Dalam praktek, banyak kurator atau pemerhati hukum kepailitan cukup puas dengan pemahaman bahwa penggunaan kata “debitor atau ahli warisnya” dalam Pasal 215 UU Kepailitan dan PKPU menekankan seakan-akan pengajuan permohonan rehabilitasi hanya merupakan kewenangan dari debitor pribadi saja. Akan tetapi, bila kata “debitor” dalam pasal tersebut dihubungkan dengan tiga pasal pengakhiran kepailitan yaitu: Pasal 166, Pasal 202, dan Pasal 207 UU Kepailitan dan PKPU, serta definisi “debitor” berdasarkan Pasal 1 ayat (1) UU Kepailitan dan PKPU menjadi lebih jelas bahwa permohonan rehabilitasi bukanlah hanya hak debitor pribadi, tetapi juga hak debitor korporasi. Dengan kata lain, penggunaan kata penghubung (konjungsi disjungtif) “atau” diantara kata “debitor” dan kata “ahli warisnya” dalam Pasal 215 UU Kepailitan dan PKPU tidak dapat diartikan bahwa yang dimakud dengan “debitor” hanyalah debitor pribadi.

Demikian pula halnya dengan penggunaan frasa “semula dinyatakan pailit” dalam Penjelasan Pasal 215 UU Kepailitan dan PKPU menegaskan bahwa pengertian rehabilitasi, tidak terbatas hanya pada “pemulihan nama baik”, tetapi juga termasuk pada “pengangkatan status pailit” yang sebelumnya telah dijatuhkan Pengadilan Niaga terhadap debitor, sehingga menjadi tidak lagi pailit. Pentingnya menghidupkan kembali (reinstatement) debitor PT yang telah dinyatakan bubar akibat insolvensi - tetapi terbukti telah mampu melunasi seluruh utangnya kepada kreditornya - untuk dapat kembali berbisnis sangat melekat dengan asas keadilan dan asas kelangsungan usaha sebagai tiang fundamental dari reformasi UU Kepailitan dan PKPU.
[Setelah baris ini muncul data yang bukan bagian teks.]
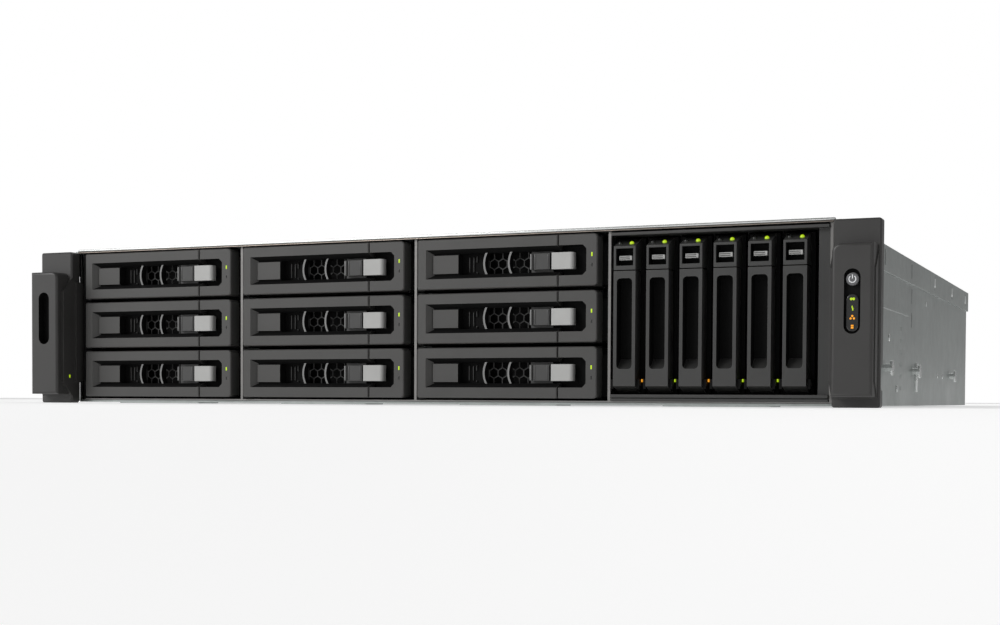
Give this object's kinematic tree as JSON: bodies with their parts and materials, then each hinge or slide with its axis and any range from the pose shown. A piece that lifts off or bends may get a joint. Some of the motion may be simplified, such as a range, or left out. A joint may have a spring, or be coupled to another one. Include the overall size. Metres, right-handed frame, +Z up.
{
  "type": "rack network attached storage",
  "caption": "Two-unit rack storage server with large horizontal drive trays, small upright drive trays, handled rack ears, sliding power supplies and a sliding rear cover.",
  "frame": {"origin": "middle of the overall box, on the surface that the case rests on", "axes": "+X to the right seen from the front, +Y from the drive fronts to the rear, +Z up"},
  "size_m": [0.4826, 0.556, 0.088],
  "materials": {
    "zinc_steel": "galvanised sheet with a fine spangle",
    "bright_steel": "bright zinc plate",
    "charcoal_plastic": "fine moulded grain, semi-matt",
    "black_plastic": "matt black",
    "grey_plastic": "satin light grey",
    "button_plastic": "satin grey with a light ring symbol",
    "smoked_window": "smoked gloss",
    "circuit_board": "green solder mask",
    "heatsink_aluminium": "extruded",
    "psu_case": "plated sheet"
  },
  "bodies": {
    "chassis": {"chassis_pan": "zinc_steel", "front_cover": "zinc_steel", "drive_cage": "zinc_steel", "ssd_frame": "charcoal_plastic", "left_ear": "charcoal_plastic", "right_ear": "charcoal_plastic", "status_window": "smoked_window", "rail_studs": "bright_steel", "case_screws": "bright_steel", "drive_backplane": "circuit_board", "mainboard": "circuit_board", "heatsink": "heatsink_aluminium", "memory_modules": "circuit_board", "fan_frames": "black_plastic"},
    "rear_cover": {"rear_cover": "zinc_steel"},
    "power_button": {"power_button": "button_plastic"},
    "fan_rotor_1": {"fan_rotor_1": "black_plastic"},
    "fan_rotor_2": {"fan_rotor_2": "black_plastic"},
    "fan_rotor_3": {"fan_rotor_3": "black_plastic"},
    "psu_1": {"psu_1": "psu_case"},
    "psu_2": {"psu_2": "psu_case"},
    "hdd_tray_3": {"hdd_tray_3": "charcoal_plastic"},
    "hdd_lever_3": {"hdd_lever_3": "charcoal_plastic"},
    "hdd_button_3": {"hdd_button_3": "grey_plastic"},
    "hdd_tray_2": {"hdd_tray_2": "charcoal_plastic"},
    "hdd_lever_2": {"hdd_lever_2": "charcoal_plastic"},
    "hdd_button_2": {"hdd_button_2": "grey_plastic"},
    "hdd_tray_1": {"hdd_tray_1": "charcoal_plastic"},
    "hdd_lever_1": {"hdd_lever_1": "charcoal_plastic"},
    "hdd_button_1": {"hdd_button_1": "grey_plastic"},
    "hdd_tray_6": {"hdd_tray_6": "charcoal_plastic"},
    "hdd_lever_6": {"hdd_lever_6": "charcoal_plastic"},
    "hdd_button_6": {"hdd_button_6": "grey_plastic"},
    "hdd_tray_5": {"hdd_tray_5": "charcoal_plastic"},
    "hdd_lever_5": {"hdd_lever_5": "charcoal_plastic"},
    "hdd_button_5": {"hdd_button_5": "grey_plastic"},
    "hdd_tray_4": {"hdd_tray_4": "charcoal_plastic"},
    "hdd_lever_4": {"hdd_lever_4": "charcoal_plastic"},
    "hdd_button_4": {"hdd_button_4": "grey_plastic"},
    "hdd_tray_9": {"hdd_tray_9": "charcoal_plastic"},
    "hdd_lever_9": {"hdd_lever_9": "charcoal_plastic"},
    "hdd_button_9": {"hdd_button_9": "grey_plastic"},
    "hdd_tray_8": {"hdd_tray_8": "charcoal_plastic"},
    "hdd_lever_8": {"hdd_lever_8": "charcoal_plastic"},
    "hdd_button_8": {"hdd_button_8": "grey_plastic"},
    "hdd_tray_7": {"hdd_tray_7": "charcoal_plastic"},
    "hdd_lever_7": {"hdd_lever_7": "charcoal_plastic"},
    "hdd_button_7": {"hdd_button_7": "grey_plastic"},
    "ssd_tray_1": {"ssd_tray_1": "charcoal_plastic"},
    "ssd_lever_1": {"ssd_lever_1": "charcoal_plastic"},
    "ssd_tray_2": {"ssd_tray_2": "charcoal_plastic"},
    "ssd_lever_2": {"ssd_lever_2": "charcoal_plastic"},
    "ssd_tray_3": {"ssd_tray_3": "charcoal_plastic"},
    "ssd_lever_3": {"ssd_lever_3": "charcoal_plastic"},
    "ssd_tray_4": {"ssd_tray_4": "charcoal_plastic"},
    "ssd_lever_4": {"ssd_lever_4": "charcoal_plastic"},
    "ssd_tray_5": {"ssd_tray_5": "charcoal_plastic"},
    "ssd_lever_5": {"ssd_lever_5": "charcoal_plastic"},
    "ssd_tray_6": {"ssd_tray_6": "charcoal_plastic"},
    "ssd_lever_6": {"ssd_lever_6": "charcoal_plastic"}
  },
  "joints": [
    {"name": "rear_cover_slide", "type": "slide", "parent": "chassis", "child": "rear_cover", "axis": [0, 1, 0], "range_m": [0, 0.012]},
    {"name": "power_button_press", "type": "slide", "parent": "chassis", "child": "power_button", "axis": [0, 1, 0], "range_m": [0, 0.0012], "stiffness_N_per_m": 900, "springref_m": -0.0006},
    {"name": "fan_rotor_1_spin", "type": "hinge", "parent": "chassis", "child": "fan_rotor_1", "pos_m": [-0.13, -0.043, 0.042], "axis": [0, 1, 0], "continuous": true},
    {"name": "fan_rotor_2_spin", "type": "hinge", "parent": "chassis", "child": "fan_rotor_2", "pos_m": [0, -0.043, 0.042], "axis": [0, 1, 0], "continuous": true},
    {"name": "fan_rotor_3_spin", "type": "hinge", "parent": "chassis", "child": "fan_rotor_3", "pos_m": [0.13, -0.043, 0.042], "axis": [0, 1, 0], "continuous": true},
    {"name": "psu_1_slide", "type": "slide", "parent": "chassis", "child": "psu_1", "axis": [0, 1, 0], "range_m": [0, 0.18]},
    {"name": "psu_2_slide", "type": "slide", "parent": "chassis", "child": "psu_2", "axis": [0, 1, 0], "range_m": [0, 0.18]},
    {"name": "hdd_tray_3_slide", "type": "slide", "parent": "chassis", "child": "hdd_tray_3", "axis": [0, -1, 0], "range_m": [0, 0.15]},
    {"name": "hdd_lever_3_hinge", "type": "hinge", "parent": "hdd_tray_3", "child": "hdd_lever_3", "pos_m": [-0.2119, -0.2594, 0.01676], "axis": [0, 0, -1], "range_deg": [0, 60]},
    {"name": "hdd_button_3_press", "type": "slide", "parent": "hdd_tray_3", "child": "hdd_button_3", "axis": [0, 1, 0], "range_m": [0, 0.002], "stiffness_N_per_m": 500, "springref_m": -0.001},
    {"name": "hdd_tray_2_slide", "type": "slide", "parent": "chassis", "child": "hdd_tray_2", "axis": [0, -1, 0], "range_m": [0, 0.15]},
    {"name": "hdd_lever_2_hinge", "type": "hinge", "parent": "hdd_tray_2", "child": "hdd_lever_2", "pos_m": [-0.2119, -0.2594, 0.04489], "axis": [0, 0, -1], "range_deg": [0, 60]},
    {"name": "hdd_button_2_press", "type": "slide", "parent": "hdd_tray_2", "child": "hdd_button_2", "axis": [0, 1, 0], "range_m": [0, 0.002], "stiffness_N_per_m": 500, "springref_m": -0.001},
    {"name": "hdd_tray_1_slide", "type": "slide", "parent": "chassis", "child": "hdd_tray_1", "axis": [0, -1, 0], "range_m": [0, 0.15]},
    {"name": "hdd_lever_1_hinge", "type": "hinge", "parent": "hdd_tray_1", "child": "hdd_lever_1", "pos_m": [-0.2119, -0.2594, 0.07303], "axis": [0, 0, -1], "range_deg": [0, 60]},
    {"name": "hdd_button_1_press", "type": "slide", "parent": "hdd_tray_1", "child": "hdd_button_1", "axis": [0, 1, 0], "range_m": [0, 0.002], "stiffness_N_per_m": 500, "springref_m": -0.001},
    {"name": "hdd_tray_6_slide", "type": "slide", "parent": "chassis", "child": "hdd_tray_6", "axis": [0, -1, 0], "range_m": [0, 0.15]},
    {"name": "hdd_lever_6_hinge", "type": "hinge", "parent": "hdd_tray_6", "child": "hdd_lever_6", "pos_m": [-0.1042, -0.2594, 0.01676], "axis": [0, 0, -1], "range_deg": [0, 60]},
    {"name": "hdd_button_6_press", "type": "slide", "parent": "hdd_tray_6", "child": "hdd_button_6", "axis": [0, 1, 0], "range_m": [0, 0.002], "stiffness_N_per_m": 500, "springref_m": -0.001},
    {"name": "hdd_tray_5_slide", "type": "slide", "parent": "chassis", "child": "hdd_tray_5", "axis": [0, -1, 0], "range_m": [0, 0.15]},
    {"name": "hdd_lever_5_hinge", "type": "hinge", "parent": "hdd_tray_5", "child": "hdd_lever_5", "pos_m": [-0.1042, -0.2594, 0.04489], "axis": [0, 0, -1], "range_deg": [0, 60]},
    {"name": "hdd_button_5_press", "type": "slide", "parent": "hdd_tray_5", "child": "hdd_button_5", "axis": [0, 1, 0], "range_m": [0, 0.002], "stiffness_N_per_m": 500, "springref_m": -0.001},
    {"name": "hdd_tray_4_slide", "type": "slide", "parent": "chassis", "child": "hdd_tray_4", "axis": [0, -1, 0], "range_m": [0, 0.15]},
    {"name": "hdd_lever_4_hinge", "type": "hinge", "parent": "hdd_tray_4", "child": "hdd_lever_4", "pos_m": [-0.1042, -0.2594, 0.07303], "axis": [0, 0, -1], "range_deg": [0, 60]},
    {"name": "hdd_button_4_press", "type": "slide", "parent": "hdd_tray_4", "child": "hdd_button_4", "axis": [0, 1, 0], "range_m": [0, 0.002], "stiffness_N_per_m": 500, "springref_m": -0.001},
    {"name": "hdd_tray_9_slide", "type": "slide", "parent": "chassis", "child": "hdd_tray_9", "axis": [0, -1, 0], "range_m": [0, 0.15]},
    {"name": "hdd_lever_9_hinge", "type": "hinge", "parent": "hdd_tray_9", "child": "hdd_lever_9", "pos_m": [0.0035, -0.2594, 0.01676], "axis": [0, 0, -1], "range_deg": [0, 60]},
    {"name": "hdd_button_9_press", "type": "slide", "parent": "hdd_tray_9", "child": "hdd_button_9", "axis": [0, 1, 0], "range_m": [0, 0.002], "stiffness_N_per_m": 500, "springref_m": -0.001},
    {"name": "hdd_tray_8_slide", "type": "slide", "parent": "chassis", "child": "hdd_tray_8", "axis": [0, -1, 0], "range_m": [0, 0.15]},
    {"name": "hdd_lever_8_hinge", "type": "hinge", "parent": "hdd_tray_8", "child": "hdd_lever_8", "pos_m": [0.0035, -0.2594, 0.04489], "axis": [0, 0, -1], "range_deg": [0, 60]},
    {"name": "hdd_button_8_press", "type": "slide", "parent": "hdd_tray_8", "child": "hdd_button_8", "axis": [0, 1, 0], "range_m": [0, 0.002], "stiffness_N_per_m": 500, "springref_m": -0.001},
    {"name": "hdd_tray_7_slide", "type": "slide", "parent": "chassis", "child": "hdd_tray_7", "axis": [0, -1, 0], "range_m": [0, 0.15]},
    {"name": "hdd_lever_7_hinge", "type": "hinge", "parent": "hdd_tray_7", "child": "hdd_lever_7", "pos_m": [0.0035, -0.2594, 0.07303], "axis": [0, 0, -1], "range_deg": [0, 60]},
    {"name": "hdd_button_7_press", "type": "slide", "parent": "hdd_tray_7", "child": "hdd_button_7", "axis": [0, 1, 0], "range_m": [0, 0.002], "stiffness_N_per_m": 500, "springref_m": -0.001},
    {"name": "ssd_tray_1_slide", "type": "slide", "parent": "chassis", "child": "ssd_tray_1", "axis": [0, -1, 0], "range_m": [0, 0.1]},
    {"name": "ssd_lever_1_hinge", "type": "hinge", "parent": "ssd_tray_1", "child": "ssd_lever_1", "pos_m": [0.11605, -0.2585, 0.011], "axis": [1, 0, 0], "range_deg": [0, 70]},
    {"name": "ssd_tray_2_slide", "type": "slide", "parent": "chassis", "child": "ssd_tray_2", "axis": [0, -1, 0], "range_m": [0, 0.1]},
    {"name": "ssd_lever_2_hinge", "type": "hinge", "parent": "ssd_tray_2", "child": "ssd_lever_2", "pos_m": [0.13295, -0.2585, 0.011], "axis": [1, 0, 0], "range_deg": [0, 70]},
    {"name": "ssd_tray_3_slide", "type": "slide", "parent": "chassis", "child": "ssd_tray_3", "axis": [0, -1, 0], "range_m": [0, 0.1]},
    {"name": "ssd_lever_3_hinge", "type": "hinge", "parent": "ssd_tray_3", "child": "ssd_lever_3", "pos_m": [0.14985, -0.2585, 0.011], "axis": [1, 0, 0], "range_deg": [0, 70]},
    {"name": "ssd_tray_4_slide", "type": "slide", "parent": "chassis", "child": "ssd_tray_4", "axis": [0, -1, 0], "range_m": [0, 0.1]},
    {"name": "ssd_lever_4_hinge", "type": "hinge", "parent": "ssd_tray_4", "child": "ssd_lever_4", "pos_m": [0.16675, -0.2585, 0.011], "axis": [1, 0, 0], "range_deg": [0, 70]},
    {"name": "ssd_tray_5_slide", "type": "slide", "parent": "chassis", "child": "ssd_tray_5", "axis": [0, -1, 0], "range_m": [0, 0.1]},
    {"name": "ssd_lever_5_hinge", "type": "hinge", "parent": "ssd_tray_5", "child": "ssd_lever_5", "pos_m": [0.18365, -0.2585, 0.011], "axis": [1, 0, 0], "range_deg": [0, 70]},
    {"name": "ssd_tray_6_slide", "type": "slide", "parent": "chassis", "child": "ssd_tray_6", "axis": [0, -1, 0], "range_m": [0, 0.1]},
    {"name": "ssd_lever_6_hinge", "type": "hinge", "parent": "ssd_tray_6", "child": "ssd_lever_6", "pos_m": [0.20055, -0.2585, 0.011], "axis": [1, 0, 0], "range_deg": [0, 70]}
  ]
}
Ketidakjelasan tindakan kurator setelah pengakhiran kepailitan berdasarkan Pasal 202 selama ini telah mengakibatkan kepastian hukum. Tidak sedikit debitor korporasi yang telah insolven tidak diakhiri dengan likuidasi pembubaran, seperti dimaksud Pasal 142 ayat (2) huruf (a) UU PT, tetapi juga tidak direhabilitasi berdasarkan Pasal 215 UU Kepailitan PKPU.  Kurator hanya sekedar mengembalikan seluruh dokumen-dokumen milik debitor insolven atas alasan berakhirnya kepailitan berdasarkan Pasal 202 ayat (4) UU Kepailitan dan PKPU. Sehingga tidak sedikit debitor, yang secara hukum sebenarnya telah bubar, berubah menjadi “zombie” dan bahkan masih terus berbisnis setelah berakhirnya pemberesan.